Ready to Rent? Make Sure You’re Properly Licensed Before You Do

Not all trucks are the same, and neither are the commercial drivers’ licenses (CDL) required to operate them

All license classes – A, B, and C – have the same basic requirements, but each class also has different sets of requirements that must be met to obtain one of the three specific licenses. Some of these additional requirements vary by the state while others are federally mandated.

This can create confusion for drivers seeking a CDL because, on the one hand, federal law requires that you must be at least 21 years of age to drive commercially between states. However, many states will issue a CDL for those who are 18 or older. Be sure to check your state’s regulations when you’re preparing to apply for a CDL.

CDLs must be obtained for anyone who wants to drive:

  • Any combination of vehicles with a gross combined weight rating (GCWR) of 26,001 or more pounds, provided the gross vehicle weight rating (GVWR) of the vehicle being towed is in excess of 10,000 pounds.
  • Any single vehicle with a GVWR of 26,001 or more pounds, or any such vehicle that is towing 10,000 pounds or less.
  • Any vehicle or combination of vehicles, that does not meet the definition of Class A or Class B, but is either designed to transport 16 or more passengers, including the driver or is placarded for transporting hazardous materials.

Certain types of vehicle operators do not require a CDL for primary duties, including operators of farm equipment, firefighting equipment, military vehicles and recreational vehicles (but be sure to check if you need a CDL just in case).

Getting a Class A License

A Class A License is required if you are driving a combination of vehicles with a weight of 26,001 pounds or more, and the vehicle being towed weighs more than 10,000 pounds. For many states, this would include commercial vehicles that have trailers or semi-trailers with two or more axles.

In order to get a Class A license, you’ll need to complete all the steps to get a normal CDL (see step-by-step sidebar below), pass the general CDL knowledge test, and bring a Class A vehicle to your road skills test. Then you’ll need to apply for the recommended Class A endorsement exam. Passing this examwill allow you to drive with double and triple trailers and the combinations endorsement exam. In some states, these exams are only allowed with a Class A license. If your vehicle has air brakes, you’ll also need to take the air brakes endorsement test.
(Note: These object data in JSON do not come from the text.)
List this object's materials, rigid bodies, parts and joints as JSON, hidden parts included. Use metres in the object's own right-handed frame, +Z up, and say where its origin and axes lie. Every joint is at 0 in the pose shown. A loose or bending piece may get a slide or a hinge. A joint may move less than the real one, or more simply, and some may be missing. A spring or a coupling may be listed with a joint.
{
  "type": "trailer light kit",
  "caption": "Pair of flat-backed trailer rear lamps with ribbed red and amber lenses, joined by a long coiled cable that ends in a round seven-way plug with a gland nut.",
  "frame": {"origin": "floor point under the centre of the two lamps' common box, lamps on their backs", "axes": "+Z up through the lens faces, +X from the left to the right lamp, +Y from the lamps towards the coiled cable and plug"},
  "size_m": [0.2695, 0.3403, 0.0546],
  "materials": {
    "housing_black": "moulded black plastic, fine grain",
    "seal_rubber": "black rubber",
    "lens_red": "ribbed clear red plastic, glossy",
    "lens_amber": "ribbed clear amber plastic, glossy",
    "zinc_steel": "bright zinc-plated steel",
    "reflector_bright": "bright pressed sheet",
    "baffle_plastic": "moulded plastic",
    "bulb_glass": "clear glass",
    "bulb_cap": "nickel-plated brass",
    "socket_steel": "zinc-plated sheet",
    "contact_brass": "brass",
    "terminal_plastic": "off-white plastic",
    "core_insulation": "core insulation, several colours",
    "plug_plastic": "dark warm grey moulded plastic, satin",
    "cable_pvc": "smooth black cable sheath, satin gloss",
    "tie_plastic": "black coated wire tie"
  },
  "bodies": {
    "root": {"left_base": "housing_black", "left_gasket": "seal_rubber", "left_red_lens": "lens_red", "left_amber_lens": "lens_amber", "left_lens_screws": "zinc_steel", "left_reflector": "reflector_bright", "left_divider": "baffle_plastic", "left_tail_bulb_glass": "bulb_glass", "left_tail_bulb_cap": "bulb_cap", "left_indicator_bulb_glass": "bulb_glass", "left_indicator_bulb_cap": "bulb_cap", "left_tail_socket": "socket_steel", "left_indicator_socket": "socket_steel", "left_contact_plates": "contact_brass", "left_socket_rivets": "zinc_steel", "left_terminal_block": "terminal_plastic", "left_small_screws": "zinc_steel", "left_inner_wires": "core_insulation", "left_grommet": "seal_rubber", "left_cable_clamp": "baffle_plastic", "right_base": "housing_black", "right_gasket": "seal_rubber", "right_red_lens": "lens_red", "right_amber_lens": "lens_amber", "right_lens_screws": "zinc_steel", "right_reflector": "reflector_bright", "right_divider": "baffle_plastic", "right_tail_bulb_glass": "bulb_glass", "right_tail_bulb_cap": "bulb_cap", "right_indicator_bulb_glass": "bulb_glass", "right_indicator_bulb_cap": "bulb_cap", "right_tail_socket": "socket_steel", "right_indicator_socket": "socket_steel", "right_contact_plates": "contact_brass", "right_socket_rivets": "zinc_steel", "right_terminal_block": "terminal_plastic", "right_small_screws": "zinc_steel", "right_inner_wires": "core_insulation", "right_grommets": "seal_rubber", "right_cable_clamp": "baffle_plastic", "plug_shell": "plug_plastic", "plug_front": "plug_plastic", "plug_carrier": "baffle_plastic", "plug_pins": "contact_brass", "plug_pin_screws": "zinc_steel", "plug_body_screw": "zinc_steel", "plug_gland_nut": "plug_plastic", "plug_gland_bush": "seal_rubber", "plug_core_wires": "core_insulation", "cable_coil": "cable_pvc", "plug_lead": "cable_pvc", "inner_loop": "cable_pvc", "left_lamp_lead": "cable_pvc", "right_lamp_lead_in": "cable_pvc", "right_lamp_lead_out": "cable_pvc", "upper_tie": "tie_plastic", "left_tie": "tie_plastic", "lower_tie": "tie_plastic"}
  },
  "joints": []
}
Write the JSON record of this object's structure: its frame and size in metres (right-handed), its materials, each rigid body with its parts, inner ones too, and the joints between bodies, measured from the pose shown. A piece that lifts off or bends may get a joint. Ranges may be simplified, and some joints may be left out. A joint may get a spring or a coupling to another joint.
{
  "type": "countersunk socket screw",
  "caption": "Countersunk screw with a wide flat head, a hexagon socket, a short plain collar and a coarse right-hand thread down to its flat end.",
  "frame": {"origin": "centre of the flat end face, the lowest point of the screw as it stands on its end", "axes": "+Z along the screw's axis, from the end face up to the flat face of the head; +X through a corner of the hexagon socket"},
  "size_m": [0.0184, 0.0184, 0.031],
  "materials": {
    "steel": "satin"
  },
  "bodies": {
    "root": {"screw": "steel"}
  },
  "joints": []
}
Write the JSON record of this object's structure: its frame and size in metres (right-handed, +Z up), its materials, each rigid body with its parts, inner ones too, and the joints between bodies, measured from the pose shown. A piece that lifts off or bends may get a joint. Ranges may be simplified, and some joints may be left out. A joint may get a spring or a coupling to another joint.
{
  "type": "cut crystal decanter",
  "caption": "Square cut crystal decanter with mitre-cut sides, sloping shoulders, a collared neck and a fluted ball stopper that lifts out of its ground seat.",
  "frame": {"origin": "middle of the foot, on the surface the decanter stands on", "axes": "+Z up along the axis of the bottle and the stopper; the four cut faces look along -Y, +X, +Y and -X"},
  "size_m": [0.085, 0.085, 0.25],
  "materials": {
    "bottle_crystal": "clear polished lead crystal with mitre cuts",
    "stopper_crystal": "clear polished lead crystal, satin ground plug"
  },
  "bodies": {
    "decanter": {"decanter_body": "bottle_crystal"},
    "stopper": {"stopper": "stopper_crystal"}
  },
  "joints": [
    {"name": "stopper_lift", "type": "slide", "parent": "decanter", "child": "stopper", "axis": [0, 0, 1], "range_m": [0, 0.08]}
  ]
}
Vehicles in the Herc Rentals fleet requiring a Class A license include: 12- to 14-yard dump trucks, water trucks, and some specialty trucks.

Getting a Class B License

Class B licenses are required to drive a single vehicle with a GVWR of 26,001 pounds or more,and the GVWR of any vehicle being towed is 10,000 pounds or less. Because most of the weight is in a single vehicle with a Class B license, you do not need the double-triple endorsement or combination endorsement.

To obtain a Class B license, you’ll need to complete all the steps to get a normal CDL, pass the general CDL knowledge test, and bring a Class B vehicle to your road skills test. Additionally, you’ll also have to apply for any necessary Class B endorsements if you are driving a tank vehicle or one with air brakes.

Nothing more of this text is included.